China, though, is not just interested in Venezuela. Much of Latin America has become crucial to China's need for raw materials and markets, with trade at US$32.85 billion in the first 10 months of last year, about 50 percent more than in 2003. Mining, analysts say, is among China's priorities, whether it is oil in Venezuela, tin in Chile or gas in Bolivia.
Chinese involvement in Latin America is "growing by leaps and bounds," said Eduardo Gamarra, director of the Latin America and Caribbean Center at Florida International University, adding, "It's driven by the need for privileged access to raw material and privileged access to hydrocarbons."

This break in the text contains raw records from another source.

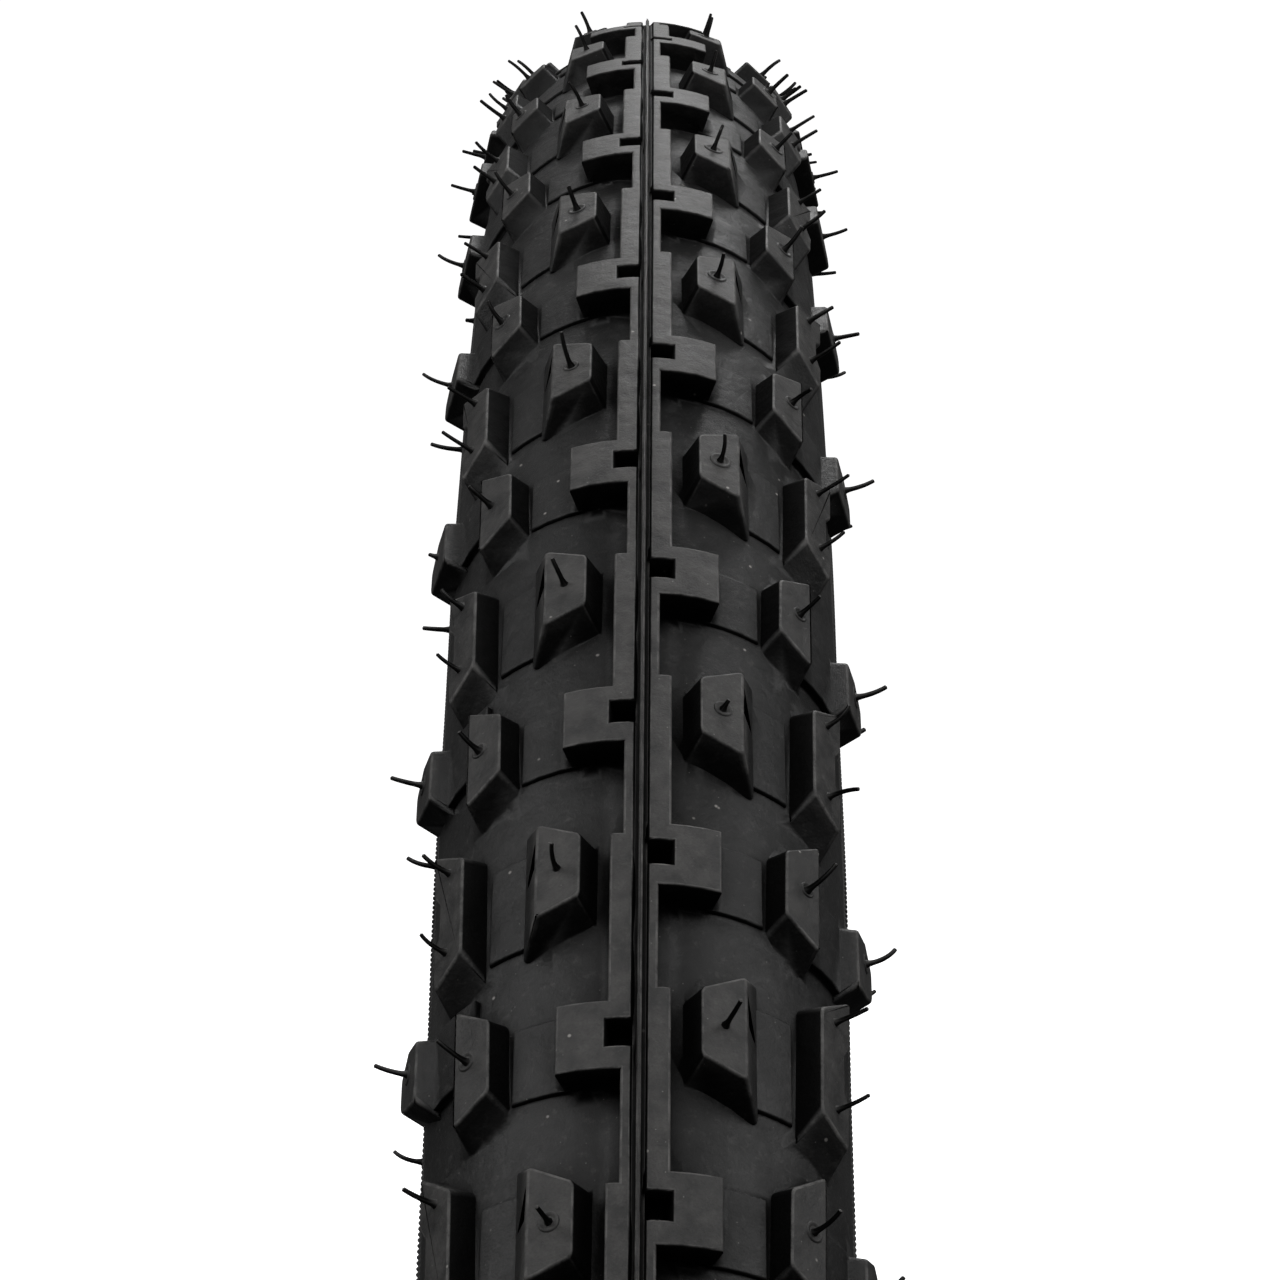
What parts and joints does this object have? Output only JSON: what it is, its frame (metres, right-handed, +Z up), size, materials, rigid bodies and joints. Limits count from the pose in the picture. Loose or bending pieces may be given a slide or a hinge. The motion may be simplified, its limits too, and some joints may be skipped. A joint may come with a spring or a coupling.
{
  "type": "bicycle tire",
  "caption": "Clincher mountain bicycle tire with a centre rail, side lugs, shoulder and side knobs, wire beads and moulding whiskers.",
  "frame": {"origin": "wheel centre, in the tire's mid plane", "axes": "+Y along the axle towards the rider's left side, +Z up, +X forward"},
  "size_m": [0.6678, 0.0506, 0.6678],
  "materials": {
    "tread_rubber": "moulded matte black tread rubber, slightly dusty",
    "sidewall_rubber": "thin matte black rubber with the casing cords showing through",
    "chafer_fabric": "rubberised monofilament chafer fabric",
    "aramid_fabric": "woven puncture belt fabric, rubber coated",
    "nylon_ply": "rubber-coated nylon cords laid on the bias",
    "filler_rubber": "hard bead filler rubber",
    "wrap_fabric": "rubberised wrapping tape",
    "bead_steel": "bronze-coated drawn steel wire"
  },
  "bodies": {
    "tire": {"bead_filler_left": "filler_rubber", "bead_filler_right": "filler_rubber", "bead_wires_left": "bead_steel", "bead_wires_right": "bead_steel", "bead_wrap_left": "wrap_fabric", "bead_wrap_right": "wrap_fabric", "casing_ply_inner": "nylon_ply", "casing_ply_outer": "nylon_ply", "puncture_belt": "aramid_fabric", "rim_chafer_left": "chafer_fabric", "rim_chafer_right": "chafer_fabric", "sidewall_rubber_left": "sidewall_rubber", "sidewall_rubber_right": "sidewall_rubber", "tread": "tread_rubber", "vent_whiskers_long_shoulder_left": "tread_rubber", "vent_whiskers_long_shoulder_right": "tread_rubber", "vent_whiskers_mid_left": "tread_rubber", "vent_whiskers_mid_right": "tread_rubber", "vent_whiskers_short_shoulder_left": "tread_rubber", "vent_whiskers_short_shoulder_right": "tread_rubber", "vent_whiskers_side_left": "tread_rubber", "vent_whiskers_side_right": "tread_rubber", "vent_whiskers_sidewall_left": "tread_rubber", "vent_whiskers_sidewall_right": "tread_rubber"}
  },
  "joints": []
}
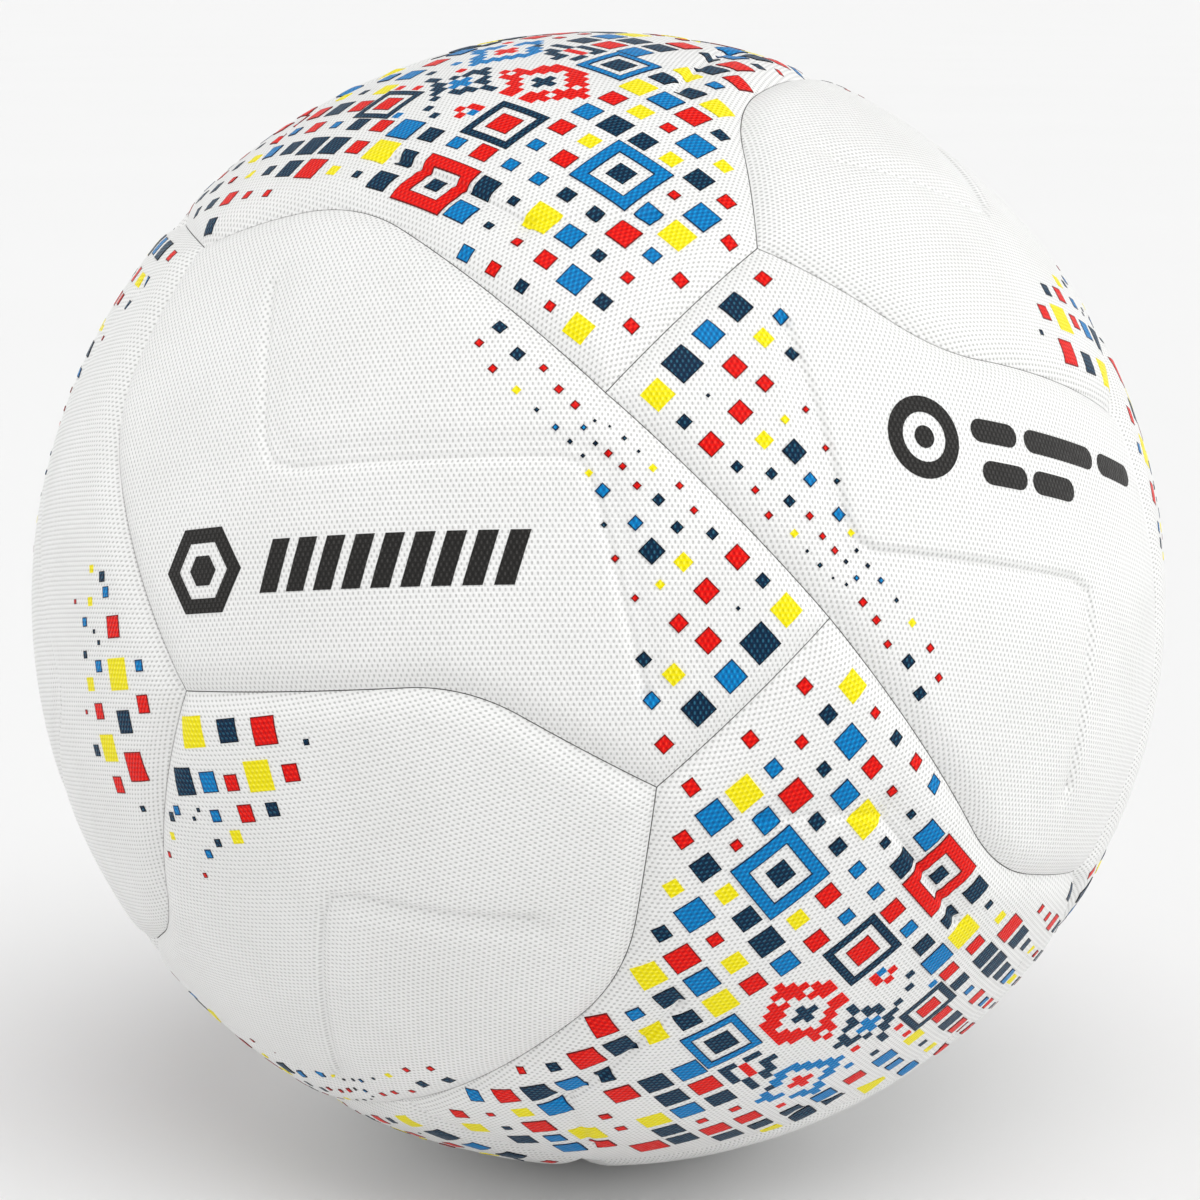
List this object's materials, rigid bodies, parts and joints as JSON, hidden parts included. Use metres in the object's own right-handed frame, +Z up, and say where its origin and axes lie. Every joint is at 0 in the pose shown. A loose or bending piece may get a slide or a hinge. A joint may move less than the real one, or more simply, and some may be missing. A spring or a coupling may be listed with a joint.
{
  "type": "soccer ball",
  "caption": "Round football with textured white panels in two shapes, bonded seams, a print of small coloured squares, and a needle valve.",
  "frame": {"origin": "centre of the ball", "axes": "+Z up, +Y outwards along the valve's needle bore"},
  "size_m": [0.22, 0.2199, 0.22],
  "materials": {
    "panel_skin": "fine raised grain, satin polyurethane",
    "foam": "closed-cell foam",
    "bond": "dark adhesive",
    "lining": "plain woven polyester",
    "bladder": "matt butyl",
    "valve_rubber": "moulded, satin",
    "valve_core": "soft, satin",
    "print_red": "screen-printed ink",
    "print_yellow": "screen-printed ink",
    "print_blue": "screen-printed ink",
    "print_navy": "screen-printed ink",
    "print_grey": "screen-printed ink"
  },
  "bodies": {
    "root": {"wing_skin_01": "panel_skin", "wing_skin_02": "panel_skin", "wing_skin_03": "panel_skin", "wing_skin_04": "panel_skin", "wing_skin_05": "panel_skin", "wing_skin_06": "panel_skin", "wing_skin_07": "panel_skin", "wing_skin_08": "panel_skin", "wing_skin_09": "panel_skin", "wing_skin_10": "panel_skin", "wing_skin_11": "panel_skin", "wing_skin_12": "panel_skin", "star_skin_01": "panel_skin", "star_skin_02": "panel_skin", "star_skin_03": "panel_skin", "star_skin_valve": "panel_skin", "wing_foam_01": "foam", "wing_foam_02": "foam", "wing_foam_03": "foam", "wing_foam_04": "foam", "wing_foam_05": "foam", "wing_foam_06": "foam", "wing_foam_07": "foam", "wing_foam_08": "foam", "wing_foam_09": "foam", "wing_foam_10": "foam", "wing_foam_11": "foam", "wing_foam_12": "foam", "star_foam_01": "foam", "star_foam_02": "foam", "star_foam_03": "foam", "star_foam_valve": "foam", "seam_bond": "bond", "lining": "lining", "bladder": "bladder", "valve_patch": "lining", "valve_housing": "valve_rubber", "valve_core": "valve_core"}
  },
  "joints": []
}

During the Cold War, the US slowly encircled the USSR with a web of military and commercial alliances that allowed the free world to contain the communist sphere of influence. Trade agreements often led, over time, to military agreements. The Chinese seem to have studied American Cold War strategy and appear to be implementing something similar against the US. American diplomatic and military attention, currently focused on the possibly sisyphean task of bringing democracy to the Middle East, needs to be brought to bear on the spread of Chinese influence, particularly in its own backyard. China with its great manufacturing base represents a far greater threat to the US than any terrorist organization springing from Middle Eastern muck - where they manufacture exactly nothing. Through generous trade agreements, the US has permitted the rapid growth of the Chinese economy at the sacrifice of much of its own manufacturing base, whist allowing Chinese money to bankroll Washington's irresponsible spending. It is finally time for the US to re-examine its trade policies and diplomatic disposition toward China.